Sunday, May 29, 2016

Why are we so afraid of solitude?

Why are we so afraid of solitude?

"To be yourself in a world that is constantly trying to make you something else is the greatest accomplishment." – Ralph Waldo Emerson

“Successful modern life seems to involve constantly being connected with other people, working very hard for as much money as possible, and doing what we are told. However, some of the best advice about modern life comes from an unemployed writer who lived alone in the woods and refused to pay his taxes.” – Journalist Tazeen Ahmad


Author Sara Maitland may have said it best: how is it that, in a society that values individualism, personal autonomy, independence and fulfillment, we’re so afraid of solitude. And why do we think that “being alone” is the same as “being lonely”?

Notes Susan Cain, author of Quiet: “Introversion, along with its cousins sensitivity, seriousness, and shyness, is now a second-class personality trait, somewhere between a disappointment and a pathology.” How did this come to be?

It’s the message. Here’s what we’re hearing at every social-media turn: to thrive in today’s society you must be outgoing, intent on seeking thrills, expanding your friend circle and constantly networking. The message, no doubt, is doing more harm than good.

Writes Diana Vilibert, in a piece for care2.com: “[Why are extroverts seen as] smarter, more interesting and more competent . . . even though there’s no actual link between talking a lot and having good ideas?” Vilibert goes on: “The loudest person is the room isn’t necessarily the most talented . . . and introverts know that.”

It’s time that introversion took center stage, time to acknowledge its inherent strengths (if you’re interested in where you stand on the introvert-ambivert-extrovert scale, try the 10 questions below, posed by Journalist Tazeen Ahmad). 

What’s the difference between an introvert and an extrovert? It’s all about energy, that is, whether your energy comes from socializing or solitude. Explains Jennifer Dawn Gabiola, in an article for the Huffington Post: “An introvert is not shy or anti-social. An introvert is a person who needs quiet time to recharge and feel connected with themselves. They need stillness and quiet to fuel their energy. Tuning in to themselves gives them the energy they need before engaging with the outside world.”

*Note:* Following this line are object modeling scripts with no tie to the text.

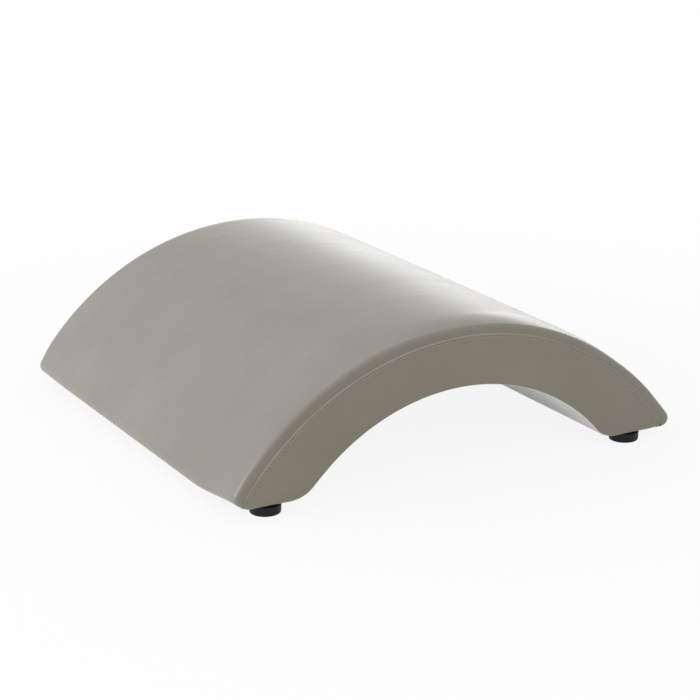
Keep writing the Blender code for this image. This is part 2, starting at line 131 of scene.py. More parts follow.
def innerAt(share):
    # point and outward direction along the tunnel's edge, left to right, with its rounded lower ends
    along = share * edgeLength
    if along < filletLength:
        facing = facingAt(math.pi - along / filletRadius)
        return Vector((-filletX, 0, filletZ)) + filletRadius * facing, facing
    if along > filletLength + tunnelLength:
        facing = facingAt(math.pi + (edgeLength - along) / filletRadius)
        return Vector((filletX, 0, filletZ)) + filletRadius * facing, facing
    facing = -facingAt(-filletTurn + (along - filletLength) / tunnelRadius)
    return Vector((0, 0, tunnelCentre)) - tunnelRadius * facing, facing


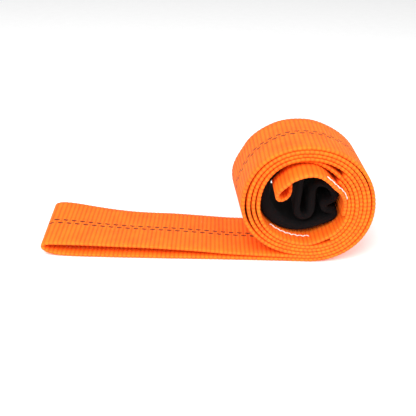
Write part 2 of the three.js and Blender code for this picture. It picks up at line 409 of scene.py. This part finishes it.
def add_node(tree, kind, settings=None, inputs=None, links=None):
    """A shader node with its settings, input values and incoming links."""
    node = tree.nodes.new(kind)
    for name, value in (settings or {}).items():
        setattr(node, name, value)
    for name, value in (inputs or {}).items():
        node.inputs[name].default_value = value
    for name, socket in (links or {}).items():
        tree.links.new(socket, node.inputs[name])
    return node


def new_material(name, **shader):
    """A material with a Principled shader, and that shader's node."""
    material = bpy.data.materials.new(name)
    material.use_nodes = True
    tree = material.node_tree
    principled = tree.nodes["Principled BSDF"]
    for key, value in shader.items():
        principled.inputs[key.replace("_", " ")].default_value = value
    return material, tree, principled


def math_node(tree, operation, first, second=0.0, clamp=False):
    """The result of a sum on sockets or numbers."""
    values = {}
    sockets = {}
    for index, value in enumerate((first, second)):
        kind = values if isinstance(value, (int, float)) else sockets
        kind[index] = value
    settings = {"operation": operation, "use_clamp": clamp}
    return add_node(tree, "ShaderNodeMath", settings, values, sockets).outputs[0]


def colour_mix(tree, share, first, second):
    """A mix of two colours, each a fixed colour or a socket, by a share on a socket."""
    node = add_node(tree, "ShaderNodeMix", {"data_type": "RGBA"}, links={0: share})
    for index, value in ((MIX_FIRST, first), (MIX_SECOND, second)):
        if isinstance(value, bpy.types.NodeSocket):
            tree.links.new(value, node.inputs[index])
        else:
            node.inputs[index].default_value = (*value, 1.0)
    return node.outputs[MIX_RESULT]


def finish_shader(tree, principled, base, height, strength, distance):
    """Gives a shader its base colour and its fine bumps, of a strength and a height in metres."""
    tree.links.new(base, principled.inputs["Base Color"])
    depth = {"Strength": strength, "Distance": distance}
    bump = add_node(tree, "ShaderNodeBump", inputs=depth, links={"Height": height})
    tree.links.new(bump.outputs[0], principled.inputs["Normal"])


def soft_patches(tree, weave, scale, detail):
    """Noise on the weave's own coordinates, for dye and wear that aren't quite even."""
    settings = {"noise_dimensions": "2D"}
    inputs = {"Scale": scale, "Detail": detail}
    return add_node(tree, "ShaderNodeTexNoise", settings, inputs, {"Vector": weave}).outputs[0]


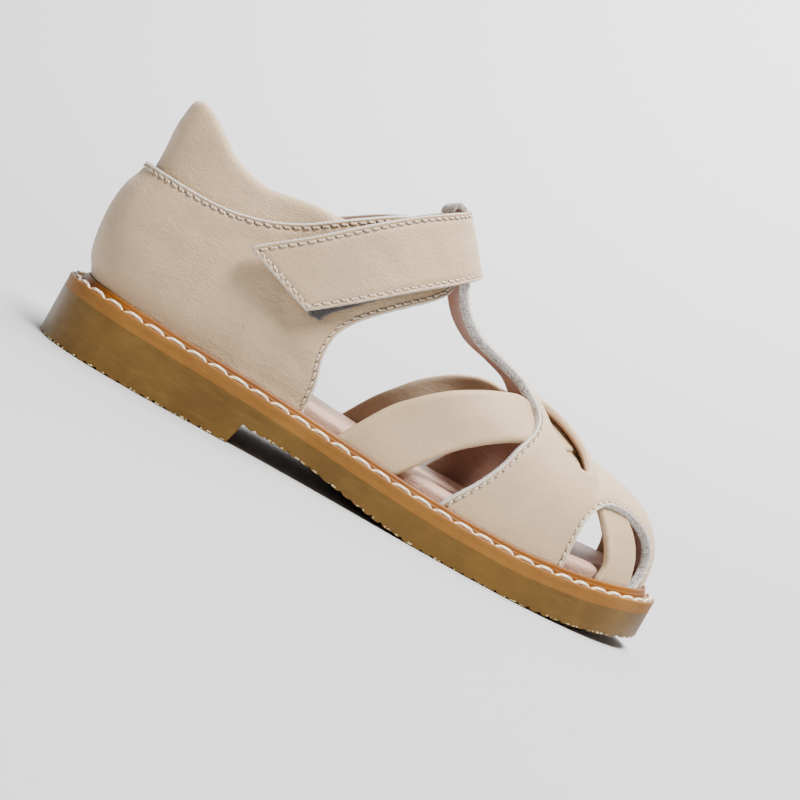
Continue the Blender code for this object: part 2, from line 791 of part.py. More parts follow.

Gabiola goes on to share an introvert’s natural strengths: “[Introverts] are intuitive and insightful . . . they are natural observers . . . excellent listeners . . . deep thinkers and thoughtful communicators . . . compassionate and sensitive to others needs.”  Says Gabiola: “Which leads me to the #1 superpower that introverts have that others can’t touch — the ability to create truly deep and meaningful one-on-one relationships. Introverts have the natural ability to create strong and lasting connections.”

Adds Vilibert: “Introverts are better at delaying gratification . . . Introverts are actually great leaders . . . Best of all? Introverts can masquerade as extroverts when necessary, if you believe the Free Trait Theory (the idea that while we’re born with certain personality traits, we can act out of character in the service of “core personal projects”).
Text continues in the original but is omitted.